Exercise aim: Your task is to return the span of lines beginning at the one with "bpy.data.objects.remove(obj)" and ending at the last line of the data, exactly as it stands.

Supplied information:
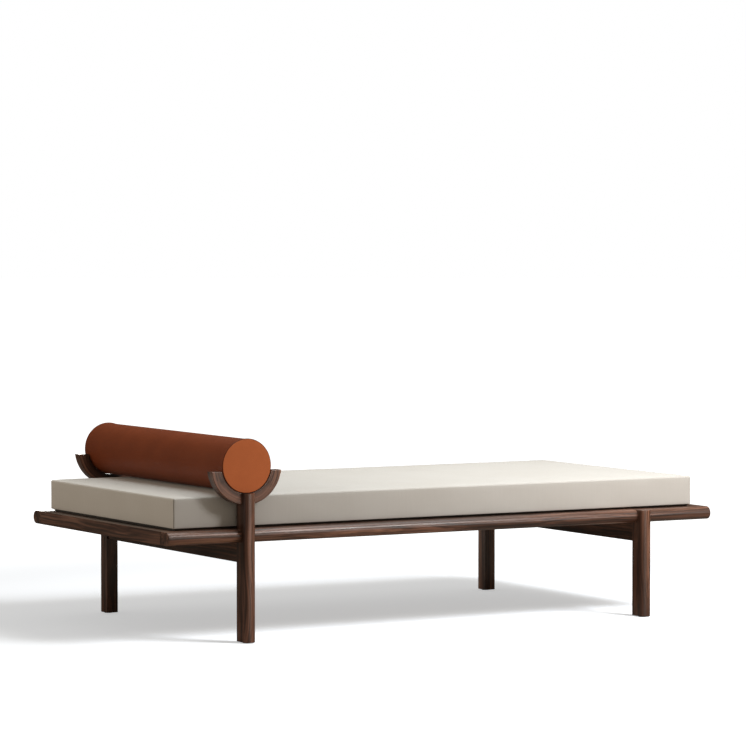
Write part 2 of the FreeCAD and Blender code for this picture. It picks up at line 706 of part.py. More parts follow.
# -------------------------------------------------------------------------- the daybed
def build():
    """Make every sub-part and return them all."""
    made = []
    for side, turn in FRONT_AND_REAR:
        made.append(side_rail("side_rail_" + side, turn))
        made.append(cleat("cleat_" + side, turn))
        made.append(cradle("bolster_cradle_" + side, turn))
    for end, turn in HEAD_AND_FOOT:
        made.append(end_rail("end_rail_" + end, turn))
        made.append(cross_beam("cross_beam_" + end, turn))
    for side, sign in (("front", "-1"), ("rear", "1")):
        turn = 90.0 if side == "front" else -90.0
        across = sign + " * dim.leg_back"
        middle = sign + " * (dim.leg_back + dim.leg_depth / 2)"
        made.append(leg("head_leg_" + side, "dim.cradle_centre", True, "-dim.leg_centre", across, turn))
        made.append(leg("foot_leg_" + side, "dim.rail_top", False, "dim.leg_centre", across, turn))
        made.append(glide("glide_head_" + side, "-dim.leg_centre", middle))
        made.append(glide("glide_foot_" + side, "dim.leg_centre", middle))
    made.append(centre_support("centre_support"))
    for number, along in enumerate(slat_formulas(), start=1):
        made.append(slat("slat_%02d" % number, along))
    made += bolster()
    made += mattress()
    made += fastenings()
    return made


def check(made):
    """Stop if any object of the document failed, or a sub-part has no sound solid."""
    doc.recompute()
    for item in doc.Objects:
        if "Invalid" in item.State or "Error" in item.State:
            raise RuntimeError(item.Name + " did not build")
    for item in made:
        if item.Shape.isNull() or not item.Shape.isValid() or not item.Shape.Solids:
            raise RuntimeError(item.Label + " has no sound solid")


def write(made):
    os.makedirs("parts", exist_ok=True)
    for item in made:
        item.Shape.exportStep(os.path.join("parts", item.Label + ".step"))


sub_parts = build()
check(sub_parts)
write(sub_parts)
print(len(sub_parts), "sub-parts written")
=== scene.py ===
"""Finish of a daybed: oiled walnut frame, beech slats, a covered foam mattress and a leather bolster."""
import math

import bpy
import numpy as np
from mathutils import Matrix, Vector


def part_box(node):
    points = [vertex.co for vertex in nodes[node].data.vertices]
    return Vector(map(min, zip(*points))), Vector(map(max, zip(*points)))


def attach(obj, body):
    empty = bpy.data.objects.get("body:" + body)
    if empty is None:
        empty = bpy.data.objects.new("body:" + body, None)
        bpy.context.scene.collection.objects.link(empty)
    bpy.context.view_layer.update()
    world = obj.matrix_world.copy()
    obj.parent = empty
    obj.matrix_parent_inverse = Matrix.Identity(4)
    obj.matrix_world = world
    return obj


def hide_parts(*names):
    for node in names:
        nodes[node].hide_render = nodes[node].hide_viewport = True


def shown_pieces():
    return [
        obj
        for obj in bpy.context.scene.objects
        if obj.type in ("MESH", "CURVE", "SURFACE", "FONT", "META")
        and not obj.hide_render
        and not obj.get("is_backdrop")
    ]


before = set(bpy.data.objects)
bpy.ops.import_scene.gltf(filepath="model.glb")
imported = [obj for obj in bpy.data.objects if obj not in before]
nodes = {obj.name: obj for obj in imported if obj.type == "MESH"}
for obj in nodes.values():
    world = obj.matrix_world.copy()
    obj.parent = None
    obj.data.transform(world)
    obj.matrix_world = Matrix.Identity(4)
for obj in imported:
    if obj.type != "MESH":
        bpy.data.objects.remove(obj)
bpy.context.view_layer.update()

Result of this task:
        bpy.data.objects.remove(obj)
bpy.context.view_layer.update()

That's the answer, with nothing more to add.